**SET TASK**
Begin with the line that contains "door_skin()" and continue down through the line that contains "record = json.load(file)"; reproduce those lines exactly and only those.

**DATA**
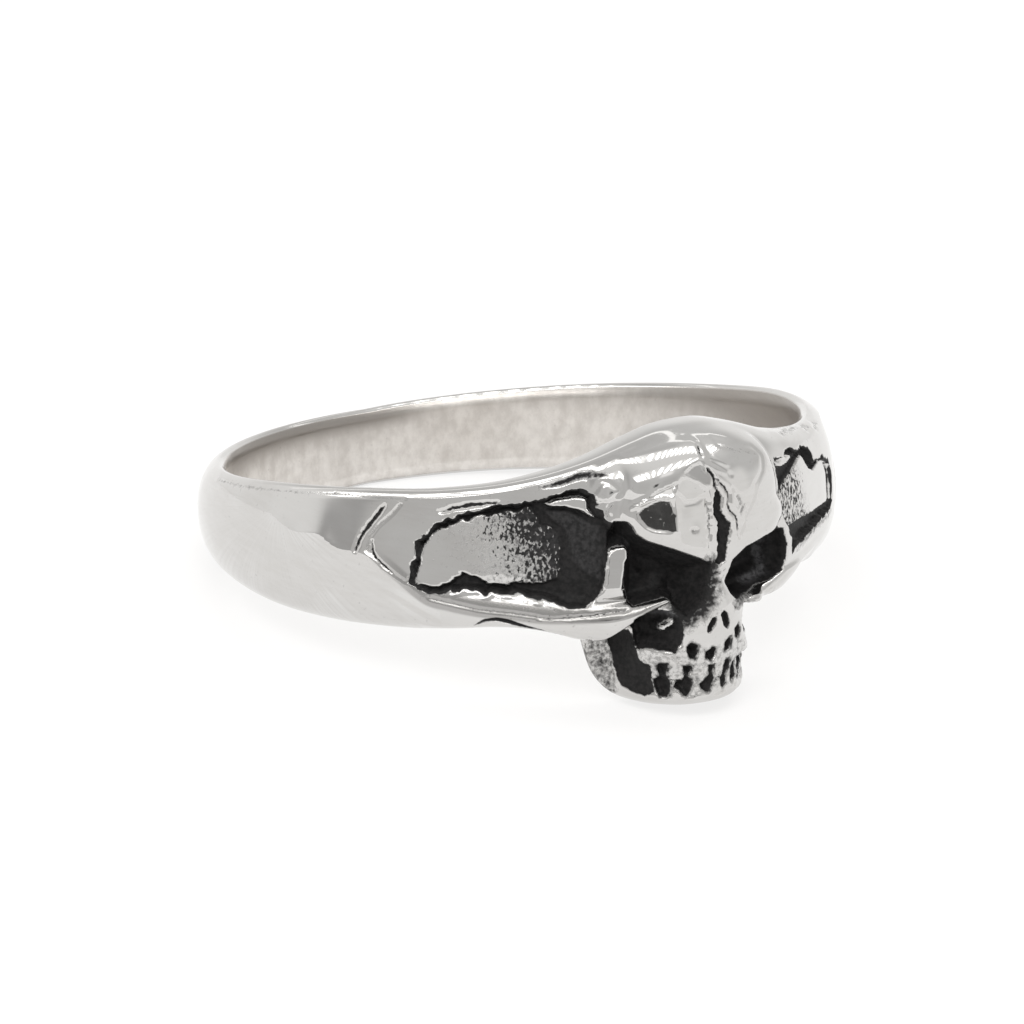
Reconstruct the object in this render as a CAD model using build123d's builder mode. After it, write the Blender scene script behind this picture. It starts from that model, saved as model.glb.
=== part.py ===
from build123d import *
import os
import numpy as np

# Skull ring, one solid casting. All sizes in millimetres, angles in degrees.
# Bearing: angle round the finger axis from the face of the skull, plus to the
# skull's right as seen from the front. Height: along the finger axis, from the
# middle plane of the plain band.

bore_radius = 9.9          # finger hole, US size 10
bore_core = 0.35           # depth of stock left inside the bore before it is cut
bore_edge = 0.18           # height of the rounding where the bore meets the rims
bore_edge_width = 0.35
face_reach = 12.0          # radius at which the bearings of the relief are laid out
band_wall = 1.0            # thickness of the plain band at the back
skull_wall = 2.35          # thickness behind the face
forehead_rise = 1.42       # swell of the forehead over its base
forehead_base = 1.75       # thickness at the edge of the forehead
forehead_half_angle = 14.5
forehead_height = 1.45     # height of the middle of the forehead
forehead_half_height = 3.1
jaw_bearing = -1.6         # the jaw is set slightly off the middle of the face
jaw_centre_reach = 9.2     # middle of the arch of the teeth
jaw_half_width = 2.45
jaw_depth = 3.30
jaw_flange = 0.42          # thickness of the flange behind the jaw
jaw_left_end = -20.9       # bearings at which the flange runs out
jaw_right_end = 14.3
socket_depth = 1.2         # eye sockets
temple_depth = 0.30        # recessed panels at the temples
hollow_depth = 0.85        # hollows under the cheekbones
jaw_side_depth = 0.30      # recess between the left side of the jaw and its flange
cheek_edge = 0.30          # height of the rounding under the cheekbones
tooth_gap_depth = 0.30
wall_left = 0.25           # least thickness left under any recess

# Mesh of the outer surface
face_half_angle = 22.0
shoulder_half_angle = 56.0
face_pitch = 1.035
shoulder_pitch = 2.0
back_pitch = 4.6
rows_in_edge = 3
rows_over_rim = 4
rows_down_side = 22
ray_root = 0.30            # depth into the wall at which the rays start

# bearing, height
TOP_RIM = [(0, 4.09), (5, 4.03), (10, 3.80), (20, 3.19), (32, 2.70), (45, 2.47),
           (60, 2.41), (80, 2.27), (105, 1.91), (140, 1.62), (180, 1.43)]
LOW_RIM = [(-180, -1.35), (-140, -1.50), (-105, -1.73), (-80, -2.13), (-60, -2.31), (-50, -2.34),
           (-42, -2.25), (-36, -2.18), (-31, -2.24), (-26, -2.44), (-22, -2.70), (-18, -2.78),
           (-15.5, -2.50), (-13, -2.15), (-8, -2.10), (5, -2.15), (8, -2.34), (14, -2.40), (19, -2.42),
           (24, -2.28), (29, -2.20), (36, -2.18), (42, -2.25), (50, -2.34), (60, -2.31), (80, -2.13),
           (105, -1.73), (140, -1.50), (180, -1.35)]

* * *

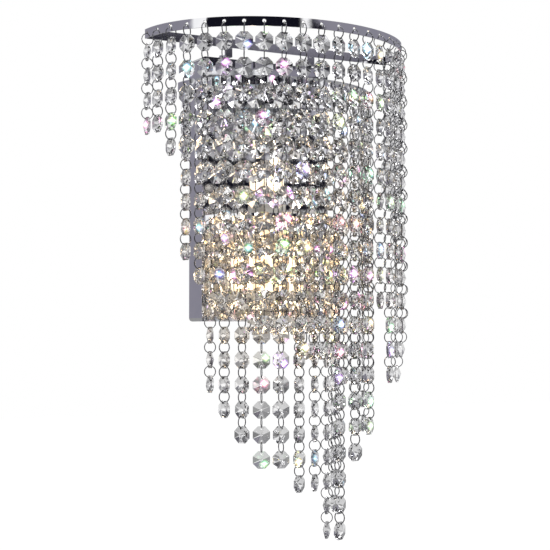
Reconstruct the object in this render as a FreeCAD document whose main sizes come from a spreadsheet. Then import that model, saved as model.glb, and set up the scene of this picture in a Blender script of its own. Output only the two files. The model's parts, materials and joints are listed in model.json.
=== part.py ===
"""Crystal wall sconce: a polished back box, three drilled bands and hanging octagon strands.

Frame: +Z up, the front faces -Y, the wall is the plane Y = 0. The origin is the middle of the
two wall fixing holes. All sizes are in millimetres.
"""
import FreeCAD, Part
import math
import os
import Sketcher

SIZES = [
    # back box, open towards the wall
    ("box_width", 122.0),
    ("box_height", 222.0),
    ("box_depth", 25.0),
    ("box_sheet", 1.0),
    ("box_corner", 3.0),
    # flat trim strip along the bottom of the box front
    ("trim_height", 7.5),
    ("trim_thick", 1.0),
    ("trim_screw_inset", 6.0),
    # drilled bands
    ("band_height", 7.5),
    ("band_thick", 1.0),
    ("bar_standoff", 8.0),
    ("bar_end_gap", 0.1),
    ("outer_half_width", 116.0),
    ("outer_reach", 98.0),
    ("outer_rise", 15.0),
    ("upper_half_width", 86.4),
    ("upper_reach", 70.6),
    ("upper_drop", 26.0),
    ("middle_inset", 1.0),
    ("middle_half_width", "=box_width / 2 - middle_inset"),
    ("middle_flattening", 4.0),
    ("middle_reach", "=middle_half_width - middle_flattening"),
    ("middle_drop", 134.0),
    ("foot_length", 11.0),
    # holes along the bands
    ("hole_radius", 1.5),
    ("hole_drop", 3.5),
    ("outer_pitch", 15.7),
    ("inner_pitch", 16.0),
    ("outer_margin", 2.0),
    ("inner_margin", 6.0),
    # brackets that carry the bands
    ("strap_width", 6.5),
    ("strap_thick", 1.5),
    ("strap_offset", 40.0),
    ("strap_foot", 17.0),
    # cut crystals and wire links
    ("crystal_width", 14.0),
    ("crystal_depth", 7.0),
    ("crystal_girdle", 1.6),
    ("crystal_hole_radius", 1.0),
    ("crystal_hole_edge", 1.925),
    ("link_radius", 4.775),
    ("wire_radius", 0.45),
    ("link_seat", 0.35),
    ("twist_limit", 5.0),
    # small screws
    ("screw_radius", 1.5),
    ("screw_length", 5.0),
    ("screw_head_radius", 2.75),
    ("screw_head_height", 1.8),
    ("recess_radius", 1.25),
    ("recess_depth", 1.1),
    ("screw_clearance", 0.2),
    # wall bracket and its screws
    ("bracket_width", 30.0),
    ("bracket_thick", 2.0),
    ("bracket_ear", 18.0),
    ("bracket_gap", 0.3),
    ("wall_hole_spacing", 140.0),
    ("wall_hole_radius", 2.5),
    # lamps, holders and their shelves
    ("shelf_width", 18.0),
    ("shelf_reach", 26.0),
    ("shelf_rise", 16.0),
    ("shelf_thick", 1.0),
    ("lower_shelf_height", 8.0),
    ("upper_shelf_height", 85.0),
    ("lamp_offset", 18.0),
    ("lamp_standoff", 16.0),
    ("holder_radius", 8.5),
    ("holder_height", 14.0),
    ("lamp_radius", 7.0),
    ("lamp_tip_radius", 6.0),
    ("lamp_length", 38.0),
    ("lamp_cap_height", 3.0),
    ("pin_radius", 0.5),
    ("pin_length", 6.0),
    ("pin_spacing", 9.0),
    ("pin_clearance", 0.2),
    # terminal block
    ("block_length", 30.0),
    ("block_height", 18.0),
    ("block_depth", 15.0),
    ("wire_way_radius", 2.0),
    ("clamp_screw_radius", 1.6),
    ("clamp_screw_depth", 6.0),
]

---

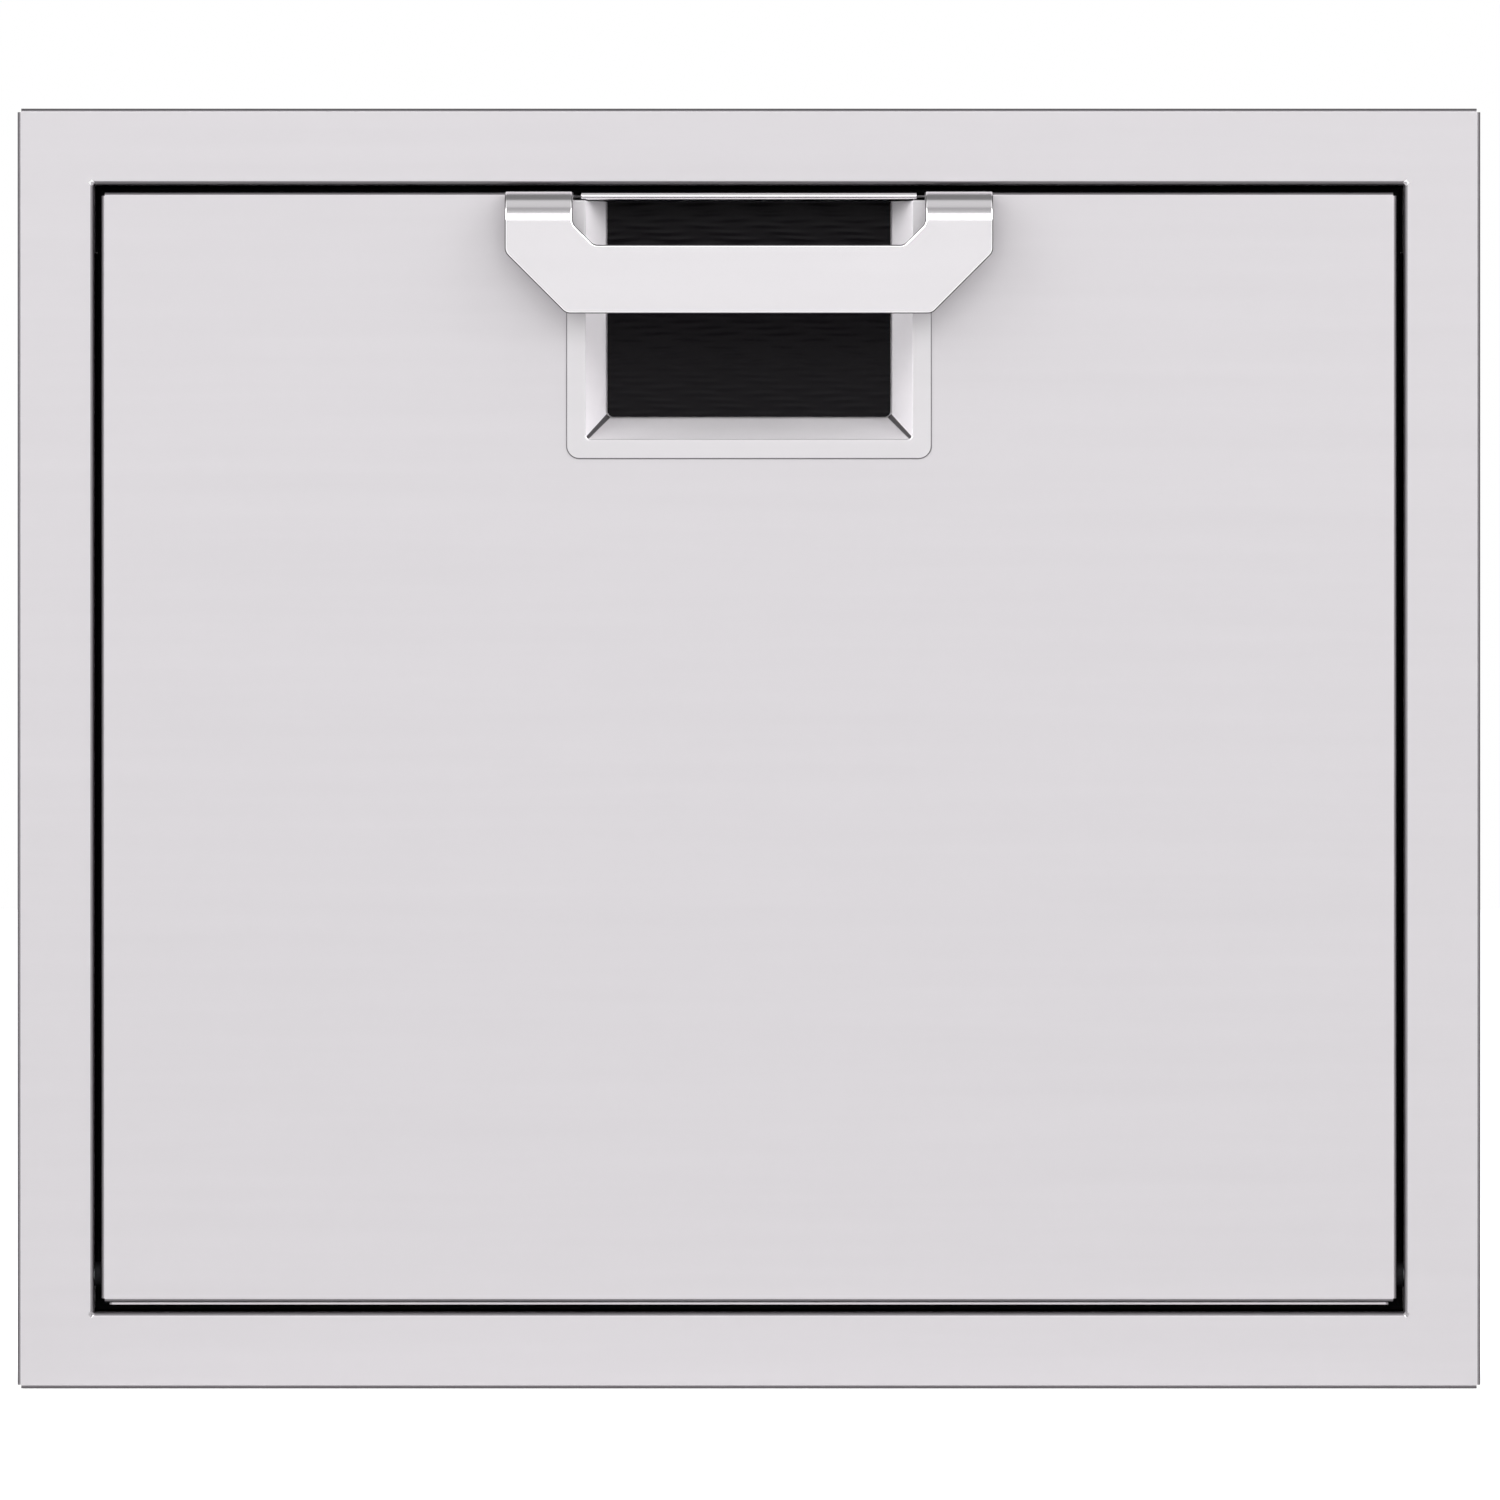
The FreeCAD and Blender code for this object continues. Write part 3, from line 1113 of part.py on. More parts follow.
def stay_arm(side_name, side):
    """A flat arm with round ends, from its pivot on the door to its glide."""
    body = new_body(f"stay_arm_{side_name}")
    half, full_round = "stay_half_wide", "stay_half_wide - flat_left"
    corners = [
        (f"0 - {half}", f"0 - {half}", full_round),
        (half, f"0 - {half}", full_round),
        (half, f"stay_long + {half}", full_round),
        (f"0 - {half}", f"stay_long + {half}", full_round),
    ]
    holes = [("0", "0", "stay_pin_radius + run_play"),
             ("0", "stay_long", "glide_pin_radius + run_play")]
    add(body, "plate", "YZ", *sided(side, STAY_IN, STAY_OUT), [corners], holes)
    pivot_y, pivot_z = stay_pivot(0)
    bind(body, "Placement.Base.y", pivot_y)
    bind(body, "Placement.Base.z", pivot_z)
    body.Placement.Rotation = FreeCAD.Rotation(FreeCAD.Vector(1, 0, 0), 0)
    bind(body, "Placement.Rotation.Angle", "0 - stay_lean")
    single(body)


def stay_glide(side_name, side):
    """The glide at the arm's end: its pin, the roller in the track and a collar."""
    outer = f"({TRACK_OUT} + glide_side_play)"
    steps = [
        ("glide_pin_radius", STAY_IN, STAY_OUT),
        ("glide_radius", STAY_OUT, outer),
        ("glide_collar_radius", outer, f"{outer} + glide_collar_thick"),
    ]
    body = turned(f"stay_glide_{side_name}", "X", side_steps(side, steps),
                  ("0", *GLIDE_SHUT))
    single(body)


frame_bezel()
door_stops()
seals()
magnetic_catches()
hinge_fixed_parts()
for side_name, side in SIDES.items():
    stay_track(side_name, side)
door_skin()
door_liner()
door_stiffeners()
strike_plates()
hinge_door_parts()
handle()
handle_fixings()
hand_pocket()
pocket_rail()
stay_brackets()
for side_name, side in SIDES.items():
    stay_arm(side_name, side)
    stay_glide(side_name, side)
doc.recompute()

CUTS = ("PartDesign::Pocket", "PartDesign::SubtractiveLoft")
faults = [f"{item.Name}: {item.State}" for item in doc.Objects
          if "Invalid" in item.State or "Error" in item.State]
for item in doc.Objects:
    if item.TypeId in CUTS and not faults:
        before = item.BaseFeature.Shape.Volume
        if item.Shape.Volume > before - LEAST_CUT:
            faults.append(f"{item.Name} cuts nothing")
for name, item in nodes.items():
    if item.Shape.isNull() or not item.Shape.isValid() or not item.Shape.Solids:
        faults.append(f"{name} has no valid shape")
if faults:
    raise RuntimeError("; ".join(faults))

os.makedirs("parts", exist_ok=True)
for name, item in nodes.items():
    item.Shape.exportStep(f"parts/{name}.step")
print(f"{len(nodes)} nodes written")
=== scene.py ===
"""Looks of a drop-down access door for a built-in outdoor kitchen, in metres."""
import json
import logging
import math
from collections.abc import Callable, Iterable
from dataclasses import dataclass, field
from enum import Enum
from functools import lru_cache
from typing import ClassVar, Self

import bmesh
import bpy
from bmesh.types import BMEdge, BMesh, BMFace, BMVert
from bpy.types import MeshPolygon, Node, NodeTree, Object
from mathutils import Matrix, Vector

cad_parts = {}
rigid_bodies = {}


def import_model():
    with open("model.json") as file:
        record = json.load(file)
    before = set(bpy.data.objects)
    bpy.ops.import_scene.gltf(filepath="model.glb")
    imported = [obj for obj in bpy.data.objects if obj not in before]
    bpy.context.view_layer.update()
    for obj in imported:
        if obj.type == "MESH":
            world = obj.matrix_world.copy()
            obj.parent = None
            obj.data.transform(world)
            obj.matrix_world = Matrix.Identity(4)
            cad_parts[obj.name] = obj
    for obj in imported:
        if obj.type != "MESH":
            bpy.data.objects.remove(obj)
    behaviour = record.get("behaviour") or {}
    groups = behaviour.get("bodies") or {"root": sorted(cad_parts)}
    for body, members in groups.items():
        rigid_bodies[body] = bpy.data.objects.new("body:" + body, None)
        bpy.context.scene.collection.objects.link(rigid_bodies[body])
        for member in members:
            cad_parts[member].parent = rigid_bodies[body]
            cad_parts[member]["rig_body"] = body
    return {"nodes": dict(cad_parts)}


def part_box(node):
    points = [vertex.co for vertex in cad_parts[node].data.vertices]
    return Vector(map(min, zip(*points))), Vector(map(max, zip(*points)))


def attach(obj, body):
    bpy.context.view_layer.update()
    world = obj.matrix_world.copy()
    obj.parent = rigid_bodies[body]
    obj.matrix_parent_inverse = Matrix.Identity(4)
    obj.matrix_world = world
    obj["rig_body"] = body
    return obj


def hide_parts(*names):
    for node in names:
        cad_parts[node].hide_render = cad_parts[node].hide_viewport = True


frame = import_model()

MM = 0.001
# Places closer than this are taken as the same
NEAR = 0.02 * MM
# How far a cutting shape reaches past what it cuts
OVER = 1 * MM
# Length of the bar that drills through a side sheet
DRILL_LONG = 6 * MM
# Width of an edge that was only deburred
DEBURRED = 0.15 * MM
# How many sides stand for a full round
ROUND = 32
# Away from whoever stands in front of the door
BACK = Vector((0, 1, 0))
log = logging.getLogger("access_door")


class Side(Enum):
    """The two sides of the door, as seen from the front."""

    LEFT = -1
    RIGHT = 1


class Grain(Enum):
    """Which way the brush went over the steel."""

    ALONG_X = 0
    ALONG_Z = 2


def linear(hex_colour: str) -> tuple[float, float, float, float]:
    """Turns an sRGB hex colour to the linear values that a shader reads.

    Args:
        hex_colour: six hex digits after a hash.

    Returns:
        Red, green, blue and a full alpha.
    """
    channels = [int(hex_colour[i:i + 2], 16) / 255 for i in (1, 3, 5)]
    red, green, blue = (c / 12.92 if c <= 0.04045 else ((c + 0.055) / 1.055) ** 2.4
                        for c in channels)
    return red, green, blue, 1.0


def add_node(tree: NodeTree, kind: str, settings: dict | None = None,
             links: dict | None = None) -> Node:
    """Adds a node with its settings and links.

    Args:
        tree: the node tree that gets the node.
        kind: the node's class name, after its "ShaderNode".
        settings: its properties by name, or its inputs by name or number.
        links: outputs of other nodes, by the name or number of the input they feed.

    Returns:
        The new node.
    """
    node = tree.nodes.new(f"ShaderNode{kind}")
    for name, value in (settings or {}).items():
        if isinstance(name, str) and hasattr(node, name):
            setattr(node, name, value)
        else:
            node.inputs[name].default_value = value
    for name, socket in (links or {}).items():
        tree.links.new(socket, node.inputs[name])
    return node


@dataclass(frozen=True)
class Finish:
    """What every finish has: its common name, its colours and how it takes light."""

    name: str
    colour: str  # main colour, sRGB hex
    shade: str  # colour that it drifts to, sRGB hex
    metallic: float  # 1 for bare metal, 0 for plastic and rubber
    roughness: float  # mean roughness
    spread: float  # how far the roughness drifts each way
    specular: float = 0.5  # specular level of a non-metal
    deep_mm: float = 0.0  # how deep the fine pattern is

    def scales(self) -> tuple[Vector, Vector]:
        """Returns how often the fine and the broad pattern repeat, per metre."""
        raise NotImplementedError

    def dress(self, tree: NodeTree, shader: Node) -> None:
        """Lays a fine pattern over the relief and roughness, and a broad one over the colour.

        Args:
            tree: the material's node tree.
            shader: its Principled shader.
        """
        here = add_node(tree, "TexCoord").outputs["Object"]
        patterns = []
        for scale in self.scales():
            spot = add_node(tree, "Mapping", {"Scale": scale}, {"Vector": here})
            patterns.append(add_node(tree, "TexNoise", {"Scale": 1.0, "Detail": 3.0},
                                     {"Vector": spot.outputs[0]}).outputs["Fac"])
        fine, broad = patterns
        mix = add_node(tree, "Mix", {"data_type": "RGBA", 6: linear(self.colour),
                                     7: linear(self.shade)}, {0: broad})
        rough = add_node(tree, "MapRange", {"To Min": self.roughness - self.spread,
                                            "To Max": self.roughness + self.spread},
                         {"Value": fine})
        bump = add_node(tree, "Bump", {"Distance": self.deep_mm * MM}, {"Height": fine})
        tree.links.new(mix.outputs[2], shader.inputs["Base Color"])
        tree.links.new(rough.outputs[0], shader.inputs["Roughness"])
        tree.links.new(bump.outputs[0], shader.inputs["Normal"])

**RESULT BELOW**
door_skin()
door_liner()
door_stiffeners()
strike_plates()
hinge_door_parts()
handle()
handle_fixings()
hand_pocket()
pocket_rail()
stay_brackets()
for side_name, side in SIDES.items():
    stay_arm(side_name, side)
    stay_glide(side_name, side)
doc.recompute()

CUTS = ("PartDesign::Pocket", "PartDesign::SubtractiveLoft")
faults = [f"{item.Name}: {item.State}" for item in doc.Objects
          if "Invalid" in item.State or "Error" in item.State]
for item in doc.Objects:
    if item.TypeId in CUTS and not faults:
        before = item.BaseFeature.Shape.Volume
        if item.Shape.Volume > before - LEAST_CUT:
            faults.append(f"{item.Name} cuts nothing")
for name, item in nodes.items():
    if item.Shape.isNull() or not item.Shape.isValid() or not item.Shape.Solids:
        faults.append(f"{name} has no valid shape")
if faults:
    raise RuntimeError("; ".join(faults))

os.makedirs("parts", exist_ok=True)
for name, item in nodes.items():
    item.Shape.exportStep(f"parts/{name}.step")
print(f"{len(nodes)} nodes written")
=== scene.py ===
"""Looks of a drop-down access door for a built-in outdoor kitchen, in metres."""
import json
import logging
import math
from collections.abc import Callable, Iterable
from dataclasses import dataclass, field
from enum import Enum
from functools import lru_cache
from typing import ClassVar, Self

import bmesh
import bpy
from bmesh.types import BMEdge, BMesh, BMFace, BMVert
from bpy.types import MeshPolygon, Node, NodeTree, Object
from mathutils import Matrix, Vector

cad_parts = {}
rigid_bodies = {}


def import_model():
    with open("model.json") as file:
        record = json.load(file)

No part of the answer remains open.